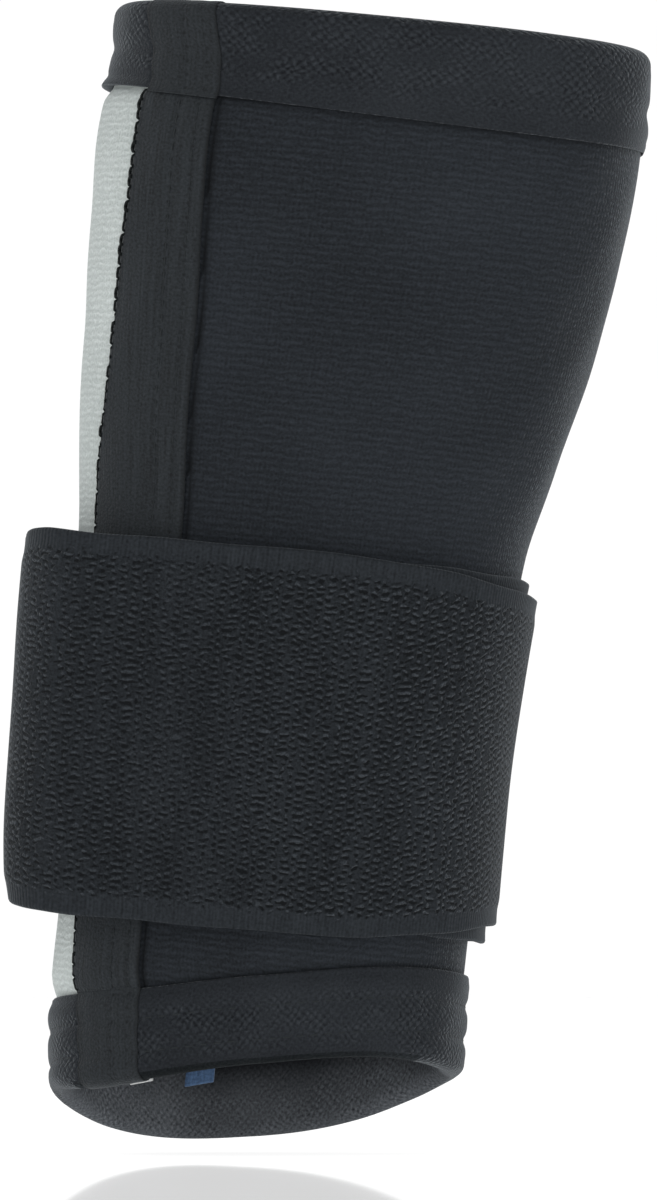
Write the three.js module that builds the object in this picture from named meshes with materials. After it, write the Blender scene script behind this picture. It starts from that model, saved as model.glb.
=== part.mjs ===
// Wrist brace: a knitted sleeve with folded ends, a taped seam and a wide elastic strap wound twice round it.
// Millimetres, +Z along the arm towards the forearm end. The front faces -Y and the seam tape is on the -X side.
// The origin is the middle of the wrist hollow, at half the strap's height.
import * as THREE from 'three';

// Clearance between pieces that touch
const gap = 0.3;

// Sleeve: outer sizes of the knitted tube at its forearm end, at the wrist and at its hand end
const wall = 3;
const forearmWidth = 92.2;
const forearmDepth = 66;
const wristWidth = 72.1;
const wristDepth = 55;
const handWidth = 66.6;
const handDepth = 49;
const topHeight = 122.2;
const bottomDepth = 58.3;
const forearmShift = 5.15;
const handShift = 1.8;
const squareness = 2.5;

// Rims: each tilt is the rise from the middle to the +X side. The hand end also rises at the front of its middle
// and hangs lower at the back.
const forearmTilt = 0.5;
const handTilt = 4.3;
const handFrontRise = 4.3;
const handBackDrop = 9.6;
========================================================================
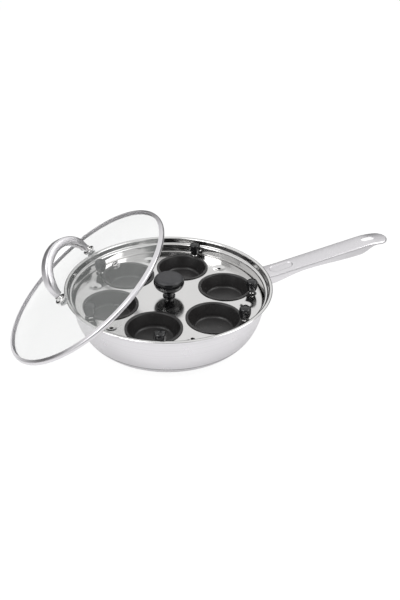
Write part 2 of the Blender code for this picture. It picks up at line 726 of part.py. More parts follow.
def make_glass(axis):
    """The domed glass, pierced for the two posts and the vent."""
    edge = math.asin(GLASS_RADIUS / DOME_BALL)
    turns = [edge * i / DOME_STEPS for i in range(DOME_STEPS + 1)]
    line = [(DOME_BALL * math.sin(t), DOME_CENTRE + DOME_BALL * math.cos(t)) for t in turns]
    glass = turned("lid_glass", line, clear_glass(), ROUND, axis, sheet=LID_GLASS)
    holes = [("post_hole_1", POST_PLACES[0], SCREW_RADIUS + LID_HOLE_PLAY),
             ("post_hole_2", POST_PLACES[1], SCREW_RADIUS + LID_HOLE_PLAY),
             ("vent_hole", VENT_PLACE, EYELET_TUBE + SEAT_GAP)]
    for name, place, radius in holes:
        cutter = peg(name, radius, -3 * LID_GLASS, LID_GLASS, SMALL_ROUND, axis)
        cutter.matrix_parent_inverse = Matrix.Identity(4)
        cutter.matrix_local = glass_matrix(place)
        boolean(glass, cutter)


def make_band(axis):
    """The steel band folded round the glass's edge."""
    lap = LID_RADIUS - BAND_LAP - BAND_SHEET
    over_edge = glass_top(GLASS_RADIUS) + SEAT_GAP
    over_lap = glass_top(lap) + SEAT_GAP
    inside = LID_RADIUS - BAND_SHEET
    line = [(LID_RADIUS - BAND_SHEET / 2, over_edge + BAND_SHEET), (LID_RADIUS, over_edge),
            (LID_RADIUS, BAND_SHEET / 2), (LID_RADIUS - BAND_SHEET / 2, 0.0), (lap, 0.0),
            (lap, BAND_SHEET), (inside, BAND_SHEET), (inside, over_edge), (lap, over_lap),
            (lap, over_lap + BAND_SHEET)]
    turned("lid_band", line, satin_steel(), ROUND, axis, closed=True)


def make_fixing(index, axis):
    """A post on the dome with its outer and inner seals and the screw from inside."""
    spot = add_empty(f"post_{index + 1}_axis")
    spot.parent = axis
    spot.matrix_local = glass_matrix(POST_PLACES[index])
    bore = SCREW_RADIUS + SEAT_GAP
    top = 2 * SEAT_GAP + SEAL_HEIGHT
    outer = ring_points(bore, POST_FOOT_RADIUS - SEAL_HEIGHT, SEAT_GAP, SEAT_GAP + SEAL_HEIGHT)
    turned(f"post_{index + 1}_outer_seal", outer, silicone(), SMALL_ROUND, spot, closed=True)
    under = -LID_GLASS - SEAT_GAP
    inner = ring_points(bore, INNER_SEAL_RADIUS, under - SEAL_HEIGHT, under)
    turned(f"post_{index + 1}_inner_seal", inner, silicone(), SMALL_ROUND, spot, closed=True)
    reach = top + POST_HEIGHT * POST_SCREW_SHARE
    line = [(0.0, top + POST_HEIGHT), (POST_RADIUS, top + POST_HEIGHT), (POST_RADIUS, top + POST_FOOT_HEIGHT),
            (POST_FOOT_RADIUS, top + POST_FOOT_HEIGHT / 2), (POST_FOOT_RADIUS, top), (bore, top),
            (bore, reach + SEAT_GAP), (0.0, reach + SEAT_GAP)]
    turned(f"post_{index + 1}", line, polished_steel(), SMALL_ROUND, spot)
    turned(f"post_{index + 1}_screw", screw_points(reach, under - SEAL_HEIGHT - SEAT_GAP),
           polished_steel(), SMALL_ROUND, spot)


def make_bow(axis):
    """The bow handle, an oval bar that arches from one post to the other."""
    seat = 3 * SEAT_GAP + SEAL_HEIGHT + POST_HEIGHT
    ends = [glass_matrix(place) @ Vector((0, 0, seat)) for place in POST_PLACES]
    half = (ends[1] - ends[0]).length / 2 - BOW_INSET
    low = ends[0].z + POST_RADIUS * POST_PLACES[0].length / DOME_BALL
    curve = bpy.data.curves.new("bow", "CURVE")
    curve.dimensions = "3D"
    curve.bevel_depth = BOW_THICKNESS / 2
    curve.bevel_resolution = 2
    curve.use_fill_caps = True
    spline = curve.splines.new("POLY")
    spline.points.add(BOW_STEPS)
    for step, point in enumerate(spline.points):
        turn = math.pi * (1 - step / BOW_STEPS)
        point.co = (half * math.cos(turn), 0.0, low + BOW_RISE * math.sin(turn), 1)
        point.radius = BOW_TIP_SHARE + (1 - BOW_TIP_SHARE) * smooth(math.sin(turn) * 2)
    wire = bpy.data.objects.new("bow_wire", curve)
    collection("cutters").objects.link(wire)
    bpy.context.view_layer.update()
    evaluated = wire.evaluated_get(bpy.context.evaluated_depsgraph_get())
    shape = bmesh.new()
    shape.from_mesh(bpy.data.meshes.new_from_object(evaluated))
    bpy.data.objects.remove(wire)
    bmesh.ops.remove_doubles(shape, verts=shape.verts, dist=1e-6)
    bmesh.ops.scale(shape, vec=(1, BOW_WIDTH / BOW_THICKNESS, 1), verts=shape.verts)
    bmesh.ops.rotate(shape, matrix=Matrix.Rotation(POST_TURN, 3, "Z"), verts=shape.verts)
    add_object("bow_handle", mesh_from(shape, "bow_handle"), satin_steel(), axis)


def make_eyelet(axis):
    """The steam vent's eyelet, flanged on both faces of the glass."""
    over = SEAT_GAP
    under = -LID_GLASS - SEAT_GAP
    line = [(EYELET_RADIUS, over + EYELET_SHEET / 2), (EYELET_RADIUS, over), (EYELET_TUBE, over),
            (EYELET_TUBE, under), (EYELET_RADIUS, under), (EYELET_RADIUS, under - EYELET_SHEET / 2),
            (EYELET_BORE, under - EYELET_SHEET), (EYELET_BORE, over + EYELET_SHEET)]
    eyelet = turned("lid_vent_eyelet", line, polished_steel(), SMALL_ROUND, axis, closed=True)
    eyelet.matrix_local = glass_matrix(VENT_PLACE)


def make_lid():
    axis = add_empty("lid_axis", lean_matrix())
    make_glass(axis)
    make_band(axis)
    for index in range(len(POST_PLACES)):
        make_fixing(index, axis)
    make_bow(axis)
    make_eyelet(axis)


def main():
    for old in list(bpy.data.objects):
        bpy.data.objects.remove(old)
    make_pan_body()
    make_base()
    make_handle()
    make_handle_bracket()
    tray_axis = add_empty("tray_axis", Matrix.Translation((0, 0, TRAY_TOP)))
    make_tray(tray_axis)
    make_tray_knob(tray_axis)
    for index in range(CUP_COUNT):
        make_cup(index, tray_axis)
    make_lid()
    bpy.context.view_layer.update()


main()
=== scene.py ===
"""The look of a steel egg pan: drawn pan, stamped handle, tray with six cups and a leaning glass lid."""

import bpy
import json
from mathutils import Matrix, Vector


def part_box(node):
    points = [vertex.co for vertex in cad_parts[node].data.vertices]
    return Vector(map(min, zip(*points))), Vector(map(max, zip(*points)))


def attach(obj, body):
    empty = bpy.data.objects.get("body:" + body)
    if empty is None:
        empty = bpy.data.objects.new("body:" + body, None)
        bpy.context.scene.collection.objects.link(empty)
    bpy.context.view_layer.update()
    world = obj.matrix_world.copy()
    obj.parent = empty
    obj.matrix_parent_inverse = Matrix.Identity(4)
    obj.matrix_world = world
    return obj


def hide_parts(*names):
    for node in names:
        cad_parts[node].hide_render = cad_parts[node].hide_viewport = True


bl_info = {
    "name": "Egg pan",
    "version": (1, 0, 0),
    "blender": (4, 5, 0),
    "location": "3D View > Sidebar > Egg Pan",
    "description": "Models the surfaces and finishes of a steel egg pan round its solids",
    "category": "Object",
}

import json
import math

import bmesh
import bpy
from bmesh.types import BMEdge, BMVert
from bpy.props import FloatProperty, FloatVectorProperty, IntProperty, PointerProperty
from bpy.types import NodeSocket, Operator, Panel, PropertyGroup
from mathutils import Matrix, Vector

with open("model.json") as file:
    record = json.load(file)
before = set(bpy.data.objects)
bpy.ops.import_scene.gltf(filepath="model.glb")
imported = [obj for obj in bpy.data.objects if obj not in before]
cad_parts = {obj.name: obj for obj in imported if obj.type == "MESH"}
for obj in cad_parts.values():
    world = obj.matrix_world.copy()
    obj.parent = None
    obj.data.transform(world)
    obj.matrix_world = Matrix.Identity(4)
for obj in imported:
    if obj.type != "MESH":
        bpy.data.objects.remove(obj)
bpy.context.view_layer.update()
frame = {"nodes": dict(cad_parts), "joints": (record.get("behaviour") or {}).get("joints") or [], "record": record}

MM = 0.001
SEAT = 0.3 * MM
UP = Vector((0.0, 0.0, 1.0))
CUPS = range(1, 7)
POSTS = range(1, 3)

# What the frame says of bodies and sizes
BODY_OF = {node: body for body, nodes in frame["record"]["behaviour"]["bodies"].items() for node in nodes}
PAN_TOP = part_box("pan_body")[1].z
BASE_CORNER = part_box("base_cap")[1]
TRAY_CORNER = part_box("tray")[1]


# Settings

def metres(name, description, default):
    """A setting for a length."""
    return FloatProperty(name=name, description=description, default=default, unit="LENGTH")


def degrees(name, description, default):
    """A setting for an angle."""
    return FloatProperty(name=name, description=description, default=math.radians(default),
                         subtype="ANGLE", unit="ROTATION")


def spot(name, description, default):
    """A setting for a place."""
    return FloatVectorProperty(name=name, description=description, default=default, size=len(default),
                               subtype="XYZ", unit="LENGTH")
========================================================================
WHAT THE TASK ASKS> Begin at the line that has "make_tray(tray_axis)"; stop after the line that has "obj.parent = empty". Copy every line in that span exactly.

TASK RESPONSE>
    make_tray(tray_axis)
    make_tray_knob(tray_axis)
    for index in range(CUP_COUNT):
        make_cup(index, tray_axis)
    make_lid()
    bpy.context.view_layer.update()


main()
=== scene.py ===
"""The look of a steel egg pan: drawn pan, stamped handle, tray with six cups and a leaning glass lid."""

import bpy
import json
from mathutils import Matrix, Vector


def part_box(node):
    points = [vertex.co for vertex in cad_parts[node].data.vertices]
    return Vector(map(min, zip(*points))), Vector(map(max, zip(*points)))


def attach(obj, body):
    empty = bpy.data.objects.get("body:" + body)
    if empty is None:
        empty = bpy.data.objects.new("body:" + body, None)
        bpy.context.scene.collection.objects.link(empty)
    bpy.context.view_layer.update()
    world = obj.matrix_world.copy()
    obj.parent = empty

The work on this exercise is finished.